Insurance agents can check for COIs to know right off the bat if they’re compliant with FDD requirements. Make sure they have the franchisor down as “Additional Insured.” Sometimes, they may reduce their insurance limits or miss coverage.
Be clear on whether or not they follow all protocols to the tee.
Additionally, you can weed out the franchisees who don’t follow the agreement. You can send them notices to ensure they stay on point with how you want to represent your brand. You want to save money from dealing with expensive claims. More importantly, you want to keep your brand reputation clean with your clientele.
Next, think about how to automate insurance compliance.
How COI Tracking Software Helps
If you’re a company with multiple franchisees under your belt, it’s hard to track every little detail by yourself. Help manage your risk quicker by using tracking software to help you keep things intact. It’ll make your everyday job easier to handle.
Automate to Save Time
Using COI tracking software saves you time to focus on more aspects of your business. When you have COI software to help you in the renewal process, it sends clients notifications ahead of the expiration date. Also, you can move to different places to ensure everything is good with various clients.
Be More Proactive
When you know when COIs expire, you’ll be less stressed to get things done before things happen. Also, you can save time and money to use toward other resources. It’ll keep everything in working order for the long term.

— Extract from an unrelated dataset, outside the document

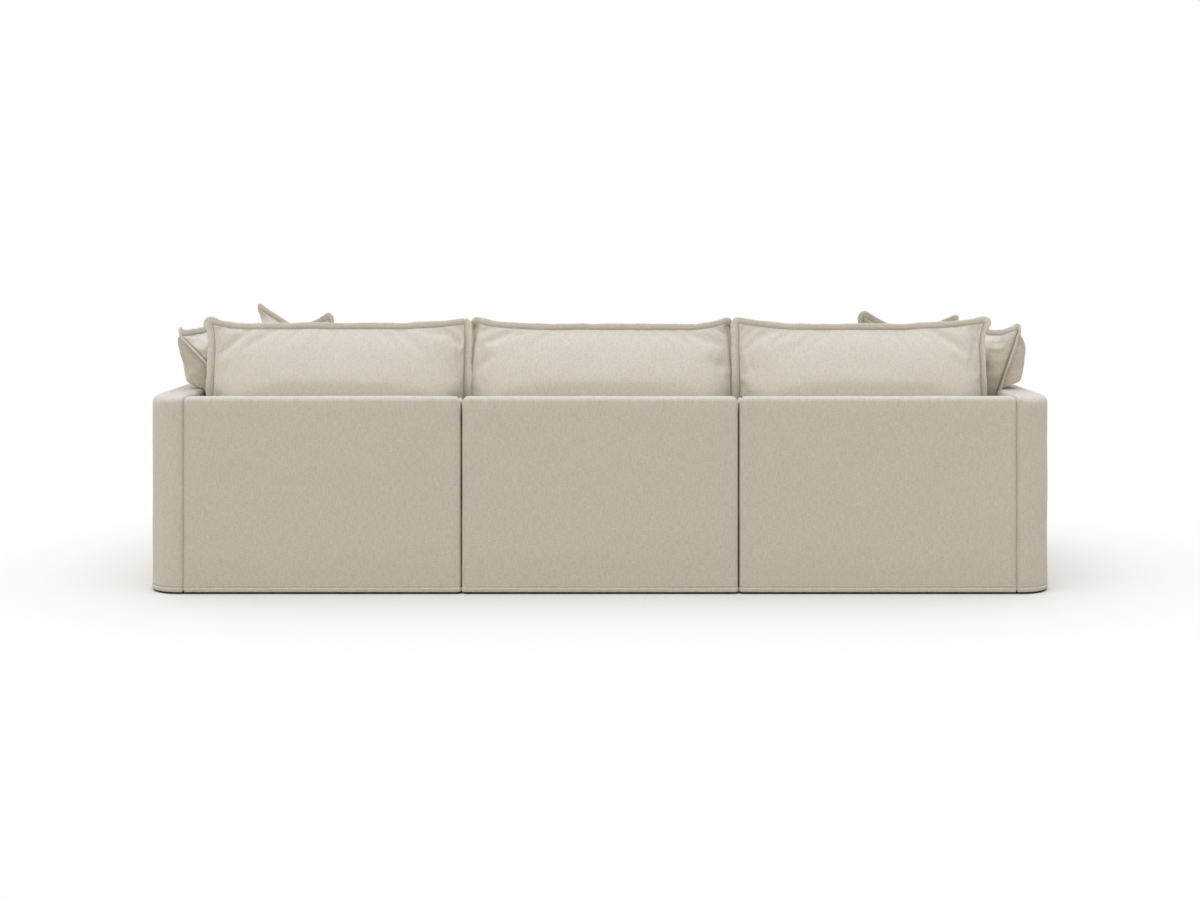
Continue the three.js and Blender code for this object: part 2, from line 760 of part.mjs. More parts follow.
// Points along the edges of a mesh, in the sofa's frame
function edgePoints(mesh) {
  const { position } = mesh.geometry.attributes;
  const corners = Array.from(mesh.geometry.index.array, (index) => {
    return mesh.localToWorld(new THREE.Vector3().fromBufferAttribute(position, index));
  });
  return corners.flatMap((corner, index) => {
    const next = corners[index % 3 === 2 ? index - 2 : index + 1];
    return edgeShares.map((share) => corner.clone().lerp(next, share));
  });
}

// Stands a cushion on the seat cushion under it, just clear of it, by rays from its lowest points
function standOn(group, cover, seat) {
  group.updateMatrixWorld(true);
  const points = edgePoints(cover);
  const lowest = points.reduce((low, point) => Math.min(low, point.z), Infinity);
  const ray = new THREE.Raycaster();
  const down = new THREE.Vector3(0, 0, -1);
  const rises = points.filter((point) => point.z < lowest + 2 * seatCrown).map((point) => {
    ray.set(new THREE.Vector3(point.x, point.y, frameHeight + seatTop), down);
    const [hit] = ray.intersectObject(seat);
    return hit ? hit.point.z - point.z : -Infinity;
  });
  group.position.z += Math.max(...rises) + restGap;
}

function addCushion(name, form, place, seat) {
  const group = new THREE.Group();
  group.rotation.set(-place.tilt, 0, place.turn, 'ZXY');
  group.position.set(place.x, place.y, seatTop + form.halfHeight);
  sofa.add(group);
  const cover = add(form.filled ? `${name}_cover` : name, cushionCover(form), linen, group);
  if (form.filled) add(`${name}_insert`, geometryOf(cushionCore(form)), foam, group);
  standOn(group, cover, seat);
}

// Back cushions differ a little in width and place, as shares of the seat's width
const backTrimShares = { centre: 0.0234, right: 0.0298, chaise: 0.0021 };
const backShiftShares = { centre: -0.0074, right: 0.016, chaise: -0.016 };

function addBackCushion(plan, seat) {
  const middle = seatWidth * (plan.side + backShiftShares[plan.name]);
  const halfHeight = backCushionHeight / 2;
  const form = {
    halfWidth: halfSeat * (1 - backTrimShares[plan.name]),
    halfHeight,
    frontBulge: backCushionFrontBulge,
    rearBulge: backCushionRearBulge,
    dip: { top: backCushionTopDip, side: backCushionSideDip },
    bend: backCushionBend,
    supportTop: frameHeight - seatTop - halfHeight,
    pressShare: backPressShare,
    slant: 0,
    slantSide: 1,
    zip: zipLength,
    filled: true,
  };
  const place = { x: middle, y: backInner - backCushionPlane, turn: 0, tilt: 0 };
  addCushion(`${plan.name}_back`, form, place, seat);
}

function addSideCushion(plan, seat) {
  const halfHeight = sideCushionHeight / 2;
  const form = {
    halfWidth: sideCushionLength / 2,
    halfHeight,
    frontBulge: sideCushionFrontBulge,
    rearBulge: sideCushionRearBulge,
    dip: { top: sideCushionTopDip, side: sideCushionSideDip },
    bend: sideCushionBend,
    supportTop: frameHeight - seatTop - halfHeight,
    pressShare: sidePressShare,
    slant: sideCushionSlant,
    slantSide: -plan.side,
    zip: sideZipLength,
    filled: true,
  };
  const place = {
    x: plan.armInner - plan.side * sideCushionPlane,
    y: backInner - sideCushionSetback - form.halfWidth,
    turn: -plan.side * (Math.PI / 2),
    tilt: 0,
  };
  addCushion(`${plan.name}_side`, form, place, seat);
}

// Each throw pillow leans in its corner, turned towards the middle of the sofa. Its distances from
// the fronts of the side and back cushions are shares of its own size
const pillowPlaces = {
  right: { sideShare: 0.34, backShare: 0.4837, turnDegrees: 38, tiltDegrees: 20 },
  chaise: { sideShare: 0.3461, backShare: 0.5344, turnDegrees: -52, tiltDegrees: 14 },
};

function addPillow(plan, seat) {
  const form = {
    halfWidth: pillowSize / 2,
    halfHeight: pillowSize / 2,
    frontBulge: pillowBulge,
    rearBulge: pillowBulge,
    dip: { top: pillowTopDip, side: pillowSideDip },
    bend: 0,
    supportTop: 0,
    pressShare: 1,
    slant: 0,
    slantSide: 1,
    filled: false,
  };
  const { sideShare, backShare, turnDegrees, tiltDegrees } = pillowPlaces[plan.name];
  const fromArm = sideCushionPlane + sideCushionFrontBulge + pillowSize * sideShare;
  const fromBack = backCushionPlane + backCushionFrontBulge + pillowSize * backShare;
  const place = {
    x: plan.armInner - plan.side * fromArm,
    y: backInner - fromBack,
    turn: THREE.MathUtils.degToRad(turnDegrees),
    tilt: THREE.MathUtils.degToRad(tiltDegrees),
  };
  addCushion(`${plan.name}_pillow`, form, place, seat);
}

function addModule(plan) {
  const { name } = plan;
  add(`${name}_base_frame`, baseFrame(plan), timber);
  add(`${name}_back_frame`, backFrame(plan), timber);
  add(`${name}_back_foam`, backFoam(plan), foam);
  add(`${name}_webbing`, webbingGrid(plan), webbing);
  add(`${name}_deck_pad`, deckPad(plan), foam);
  add(`${name}_dust_cover`, dustCover(plan), lining);
  add(`${name}_slipcover`, slipcover(plan), linen);
  footPlaces(plan).forEach(([x, y], index) => {
    add(`${name}_foot_${index + 1}`, foot(), plastic).position.set(x, y, 0);
  });
  const seat = addSeatCushion(plan);
  addBackCushion(plan, seat);
  if (plan.side === 0) return;
  add(`${name}_arm_frame`, armFrame(plan), timber);
  add(`${name}_arm_foam`, armFoam(plan), foam);
  add(`${name}_hook`, hook(plan.side), steel);
  add(`${name}_socket`, socket(plan.side), steel);
  addSideCushion(plan, seat);
  addPillow(plan, seat);
}

addModule(planOf('centre', 0));
addModule(planOf('right', -1));
addModule(planOf('chaise', 1));

export default sofa;
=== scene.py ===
"""Looks of a sectional sofa with a chaise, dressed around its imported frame.

Lengths are in metres, +Z is up, and the sofa's front faces -Y. Covers and cushions are built in
mesh code from the places of the frame's nodes, each cushion is filled by a short cloth simulation,
and all the finishes are procedural.
"""

import json
import logging
import math
from dataclasses import dataclass, field
from enum import Enum
from typing import Callable, Sequence

import bmesh
import bpy
import numpy as np
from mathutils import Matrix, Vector, noise
from mathutils.geometry import delaunay_2d_cdt

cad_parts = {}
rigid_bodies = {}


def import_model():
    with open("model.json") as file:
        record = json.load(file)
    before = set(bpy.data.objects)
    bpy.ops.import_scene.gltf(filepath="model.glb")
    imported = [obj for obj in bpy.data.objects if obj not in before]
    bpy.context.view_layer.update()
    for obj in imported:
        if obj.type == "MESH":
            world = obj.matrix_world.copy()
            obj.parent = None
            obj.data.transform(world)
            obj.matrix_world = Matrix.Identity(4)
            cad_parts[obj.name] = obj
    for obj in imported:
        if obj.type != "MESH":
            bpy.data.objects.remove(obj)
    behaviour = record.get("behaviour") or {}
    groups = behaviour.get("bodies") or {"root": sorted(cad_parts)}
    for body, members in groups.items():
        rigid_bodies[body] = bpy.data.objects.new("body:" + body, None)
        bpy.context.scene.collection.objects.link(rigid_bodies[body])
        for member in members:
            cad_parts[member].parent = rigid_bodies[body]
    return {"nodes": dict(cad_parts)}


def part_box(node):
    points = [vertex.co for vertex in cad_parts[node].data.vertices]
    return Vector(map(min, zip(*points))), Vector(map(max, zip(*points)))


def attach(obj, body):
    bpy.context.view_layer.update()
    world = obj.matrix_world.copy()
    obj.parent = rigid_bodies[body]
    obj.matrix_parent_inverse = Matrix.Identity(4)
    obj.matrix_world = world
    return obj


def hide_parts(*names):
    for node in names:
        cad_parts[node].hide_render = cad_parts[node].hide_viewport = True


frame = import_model()
LOG = logging.getLogger("sofa")
Socket = bpy.types.NodeSocket
WEAVE_MAP = "weave"
# Point mask of painted shade: darkens the linen along seam grooves, the hem crease and the flange roots.
PAINTED_SEAM_SHADE_MASK = "seam"
# Point mask that lightens the flange edges: painted highlight from the light above, with some wear.
WEAR_HIGHLIGHT_MASK = "worn"
SEAM_STEPS = (-7.0, -5.0, -3.2, -2.0, -1.2, -0.6, 0.0, 0.6, 1.2, 2.0, 3.2, 5.0, 7.0)
SEAM_REACH = 8.5
SOFT_WAVES = ((0.11, 0.0016, 0), (0.035, 0.0005, 2))
STITCHED_AT = 0.25
FLANGE_STATIONS = ((0.1, 0.6), (STITCHED_AT, 0.85), (0.5, 1.0), (0.75, 1.0), (0.92, 0.75), (1.0, 0.0))
ZIP_LENGTH = 0.42
SIDE_ZIP_LENGTH = 0.33


class Module(Enum):
    """The three modules, each with the side it stands on: -1, 0 or 1 along X."""

    RIGHT = -1
    CENTRE = 0
    CHAISE = 1

    @property
    def label(self) -> str:
        """The first word of the names of the module's nodes."""
        return self.name.lower()


class Wiring:
    """Adds nodes to one node tree and joins them."""

    def __init__(self, tree: bpy.types.NodeTree) -> None:
        """Starts on an empty tree."""
        self.tree = tree

    def node(self, kind: str, inputs: dict | None = None, **settings) -> bpy.types.Node:
        """Adds a node.

        Args:
            kind: the node's type name.
            inputs: values or sockets for its inputs, by name or number.
            settings: the node's own properties.

        Returns:
            The new node.
        """
        made = self.tree.nodes.new(kind)
        for key, value in settings.items():
            setattr(made, key, value)
        for key, value in (inputs or {}).items():
            self.feed(made.inputs[key], value)
        return made

    def feed(self, socket: Socket, value) -> None:
        """Joins a socket to another one, or gives it a plain value."""
        if isinstance(value, bpy.types.NodeSocket):
            self.tree.links.new(value, socket)
        else:
            socket.default_value = value

    def group(self, tree: bpy.types.NodeTree, inputs: dict) -> bpy.types.Node:
        """Places a shared node group."""
        return self.node("ShaderNodeGroup", inputs, node_tree=tree)

    def math(self, operation: str, *values) -> Socket:
        """Adds a Math node and returns its result."""
        return self.node("ShaderNodeMath", dict(enumerate(values)), operation=operation).outputs[0]

    def clamp(self, value: Socket) -> Socket:
        """Keeps a value between 0 and 1."""
        return self.math("MINIMUM", self.math("MAXIMUM", value, 0.0), 1.0)

    def noise(self, place: Socket, scale: float, detail: float = 2.0) -> Socket:
        """Adds a Noise Texture and returns its value, about 0.5 on average."""
        inputs = {"Vector": place, "Scale": scale, "Detail": detail}
        return self.node("ShaderNodeTexNoise", inputs).outputs[0]

    def stretch(self, place: Socket, scale: Sequence[float], shift: Sequence[float]) -> Socket:
        """Scales and shifts a place, so that a pattern on it runs long in one direction."""
        inputs = {"Vector": place, "Scale": scale, "Location": shift}
        return self.node("ShaderNodeMapping", inputs).outputs[0]

    def mix(self, share, low, high) -> Socket:
        """Mixes two colours and returns the result."""
        return self.node("ShaderNodeMix", {0: share, 6: low, 7: high}, data_type="RGBA").outputs[2]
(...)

Visually Dynamic Dashboards
The advantage of using tracking software is automated data with a clean look. Having reliable software can give your brand more appeal and help you better present your numbers to other businesses or investors.
Having 24/7 access to COI tracking software can help you keep an eye on franchises and how they make sure things stay compliant.
When you have a reliable method of letting franchisees know the ins and outs of insurance verification, it’ll help your brand prevent vicarious liability cases.